After ten years of missing her, am I beginning to come to grips with the reality that my sister is dead? I don’t know, but the quiet in my heart about Kate feels fragile, and I want to protect and nurture this feeling… this peace…
Gratitude for This Week: A fun musical evening with my guys; I wrote words every day last week; the cold is subsiding enough to walk outside halfway comfortably; Christmas lights; we put the canopy on–such fun to snuggle in our cozy bed together.

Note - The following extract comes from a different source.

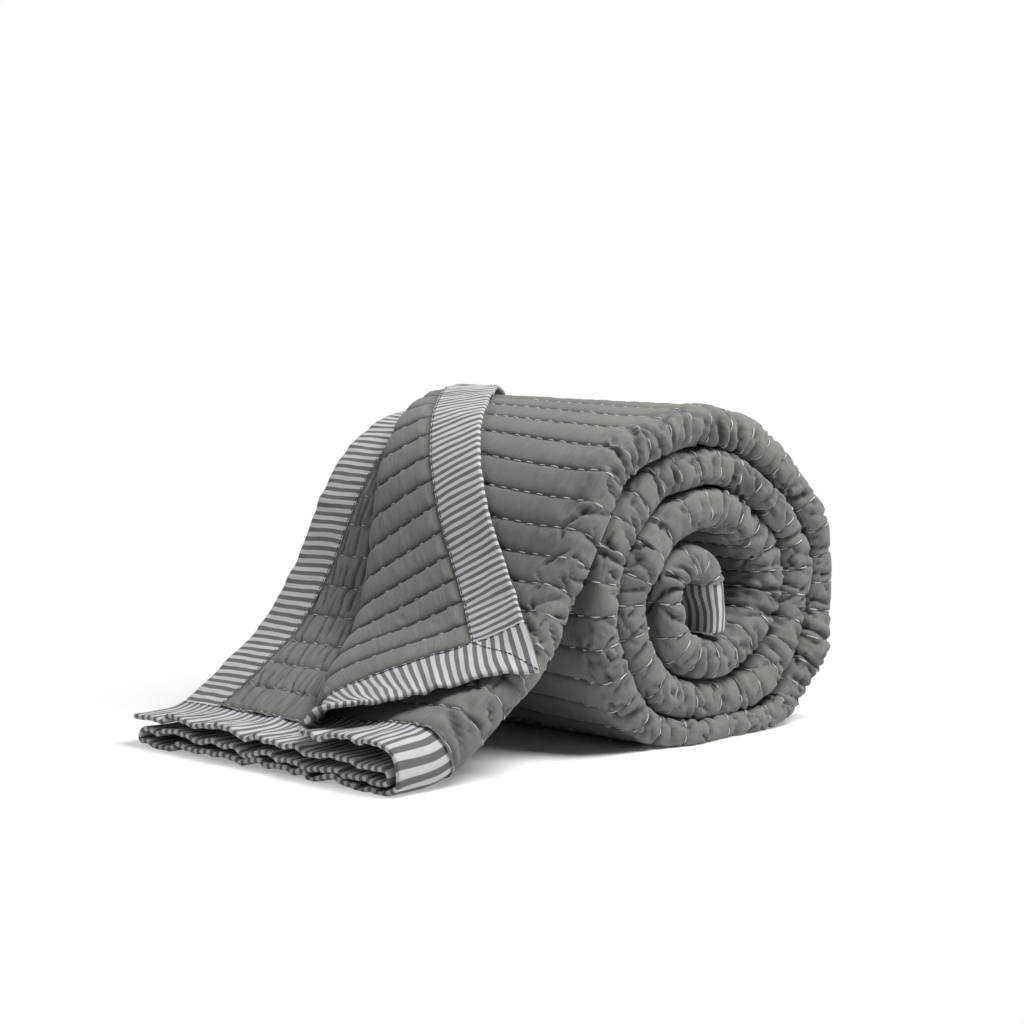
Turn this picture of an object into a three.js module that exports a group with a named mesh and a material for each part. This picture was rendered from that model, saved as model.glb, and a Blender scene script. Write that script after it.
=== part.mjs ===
// Rolled quilted throw blanket, in millimetres, +Z up, standing at the middle of its own footprint.
//
// The throw is one quilted panel with a striped cotton border sewn round it.  It is folded lengthwise
// into a strip of four layers, rolled up from its far end, and left with its near end hanging off the
// top of the roll.  The upper layer's back corner is turned back there, along a slanting crease.
//
// Every piece is first laid out flat, as cells in the throw's own two directions, and each corner of
// each cell then goes through the same three steps: fold() puts it in one of the four layers, turn()
// bends the loose corner back over its crease, and lay() lays the folded strip along the path of the
// roll.  The path runs X (along the floor) and Z (up), and the strip is as wide as the roll is long, in Y.

import * as THREE from "three";

// ---- driving dimensions ----------------------------------------------------------------------

const STRIP = { front: -175, back: 175 }; // the folded strip, across
const LAYERS = 4;
const CLOTH = 7.7; // thickness of the quilted cloth where nothing presses it
const AIR = 1.3; // between one layer and the next, at the least
const TURN_AIR = 2.2; // between one turn of the roll and the next
const FULL_STACK = 36; // four layers lying loosely
const NOMINAL_LAYER = FULL_STACK / LAYERS;
const BORDER = 52; // width of the striped border
const SEAM = 0.3; // between the panel and each border, and between two borders

// The loose end, from the floor up to the top of the roll: the outer face of the strip.
const TAIL = [
  { x: -306, z: 42, stack: 43.6 },
  { x: -280, z: 42, stack: 43.6 },
  { x: -260, z: 44, stack: 43 },
  { x: -235, z: 56, stack: 38 },
  { x: -198, z: 80, stack: 34 },
  { x: -164, z: 104, stack: 32 },
  { x: -137, z: 137, stack: 31 },
  { x: -118, z: 168, stack: 31 },
  { x: -101, z: 201, stack: 31 },
  { x: -83, z: 230, stack: 31 },
  { x: -60, z: 257, stack: 32 },
  { x: -28, z: 280, stack: 33 },
  { x: 12, z: 293, stack: 35 },
  { x: 50, z: 299, stack: 36 },
];

// The roll: its radius at each eighth of a turn, clockwise from the top as seen from the front.  It
// slumps under its own weight, so it is widest low down and flat where it stands.
const ROLL = { x: 85, z: 148, stepsPerQuarter: 5, steps: 53 };
const RADIUS = [
  { top: 151, topRight: 144, right: 162, lowRight: 176, bottom: 149, lowLeft: 172, left: 159, topLeft: 134 },
  { top: 112, topRight: 107, right: 131, lowRight: 137, bottom: 127, lowLeft: 138, left: 127, topLeft: 92 },
  { top: 76, topRight: 76, right: 94, lowRight: 91, bottom: 93, lowLeft: 98, left: 78, topLeft: 60 },
];

// The innermost end: it bends over a small core and hangs down inside the last turn.
const CORE = { x: 50, z: 133, radius: 43, stack: 27, steps: 7, hang: 37, hangStack: 22 };

// The turned-back corner of the upper layer.
const FLAP = { foot: -31, angle: THREE.MathUtils.degToRad(20.2), until: 640, lift: 12 };
const SPARE = { near: 28, far: 10 }; // how far the upper layer reaches past the back of the strip
const BEND = { radius: 5.2, steps: 4 };
const DROOP = { from: STRIP.front + 2 * NOMINAL_LAYER, radius: 60 }; // its tip hangs over the front fold

const COLOUR = { panel: 0x6f706c, border: 0xa2a2a4 };

// ---- the path of the strip --------------------------------------------------------------------

// Smooth value between the rows of a table, at a place counted in rows.
function between(values, place) {
  const row = Math.min(Math.max(Math.floor(place), 0), values.length - 2);
  const t = place - row;
  const at = (i) => values[Math.min(Math.max(i, 0), values.length - 1)];
  const [a, b, c, d] = [at(row - 1), at(row), at(row + 1), at(row + 2)];
  return b + 0.5 * t * (c - a + t * (2 * a - 5 * b + 4 * c - d + t * (3 * (b - c) + d - a)));
}

function rollPoints() {
  const radii = RADIUS.flatMap((row) => Object.values(row));
  const points = [];
  for (let i = 0; i <= ROLL.steps; i++) {
    const angle = (i / ROLL.stepsPerQuarter) * (Math.PI / 2);
    const radius = between(radii, (2 * i) / ROLL.stepsPerQuarter);
    const x = ROLL.x + radius * Math.sin(angle);
    const z = Math.max(ROLL.z + radius * Math.cos(angle), -AIR / 2);
    points.push({ x, z, stack: FULL_STACK });
  }
  return points;
}

function corePoints() {
  const points = [];
  for (let i = 0; i <= CORE.steps; i++) {
    const angle = Math.PI * (1 - i / CORE.steps);
    const x = CORE.x + CORE.radius * Math.cos(angle);
    const z = CORE.z + CORE.radius * Math.sin(angle);
    points.push({ x, z, stack: CORE.stack });
  }
  points.push({ x: CORE.x + CORE.radius, z: CORE.z - CORE.hang / 2, stack: CORE.hangStack });
  points.push({ x: CORE.x + CORE.radius, z: CORE.z - CORE.hang, stack: CORE.hangStack });
  return points;
}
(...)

Stay well, stay safe (Vaccines are a miracle!), choose kindness this week, and most of all, mes amis, stay grateful!
15 Comments
Kimberly Field
Big hugs. This will be the first Christmas since we lost my mom’s younger sister and my aunt. My aunt and I were a lot alike, we were the caretakers of the family. She always made fudge the old fashioned way and only at Christmas time. Even after we left Indy over 30 yrs ago, she would mail us a box of it. This will be the first time we won’t be getting her fudge, she always made it arrive around my birthday too, so I would know she was thinking about me.
Nan
Thanks, Kimberly. So sorry about your aunt–maybe try making the fudge from her recipe in her honor? Hugs, honey.
Kimberly Field
Sadly, she did not share the recipe, she was going to show me, we had planned on her staying with us for a few months this winter.
Glenda M
I think the holidays make us all more aware of the people who have left us and the world. It has to be so much worse when your sister died during the holiday season. HUGS
Nan
Thank you, Glenda. It gets better as the day passes, but yeah, Christmas is so different now.
Melissa
I imagine holidays feel heavy as you balance everyone’s excitement and celebration along with the reminder of such a great loss at the same time. I don’t think there’s an easy time to lose a loved one, but losing a loved one around the holidays seems particularly brutal.
Nan
Melissa, it does get better as we get closer to Christmas–Kate wouldn’t want us brooding. But I do miss her. Hugs.
Doris Lankford
I am so sorry for your loss and I know exactly how you feel. My sister passed away in January of 2012 and I miss her every day too. Take care and cry when you need to. Sending hugs and prayers to you at this difficult time.
Nan
Doris, thank you… only those who’ve lost a sister can know. Hugs back to you, my friend.
Liz Flaherty
Even without an anniversary to remind me in December, my sister’s memory has been heavy on my heart these past days. Blessings to you and Pam as you share your memories.
Nan
I think the current climate in our nation doesn’t help the grayness… Kate would want me to rise above, I think so would Nancy. Blessings right back to you, Lizzie. <3
Roseann McGrath Brooks
The grief doesn’t go away; it just changes forms. Perhaps missing your sister gave you some insight into your character Harper in Made for Mistletoe. Losing someone stinks, but thank goodness for our support systems.
Nan
Perhaps it did color Harper’s grief over losing her husband–loss is hard, and yes, I’m so grateful for friends and family who bring the joy when I can’t find it by myself. Hugs, Roseann!
Janine
I lost one of my sisters, the one I was closest to, a couple of years ago and I know exactly how you’re feeling. No amount of time can ever make it any easier when you miss someone. Hugs…..
Nan
No, time doesn’t ease the first couple of weeks in December… Kate’s loss is just as raw 10 years later as it was on December 19. 2014. Love and hugs, Janine.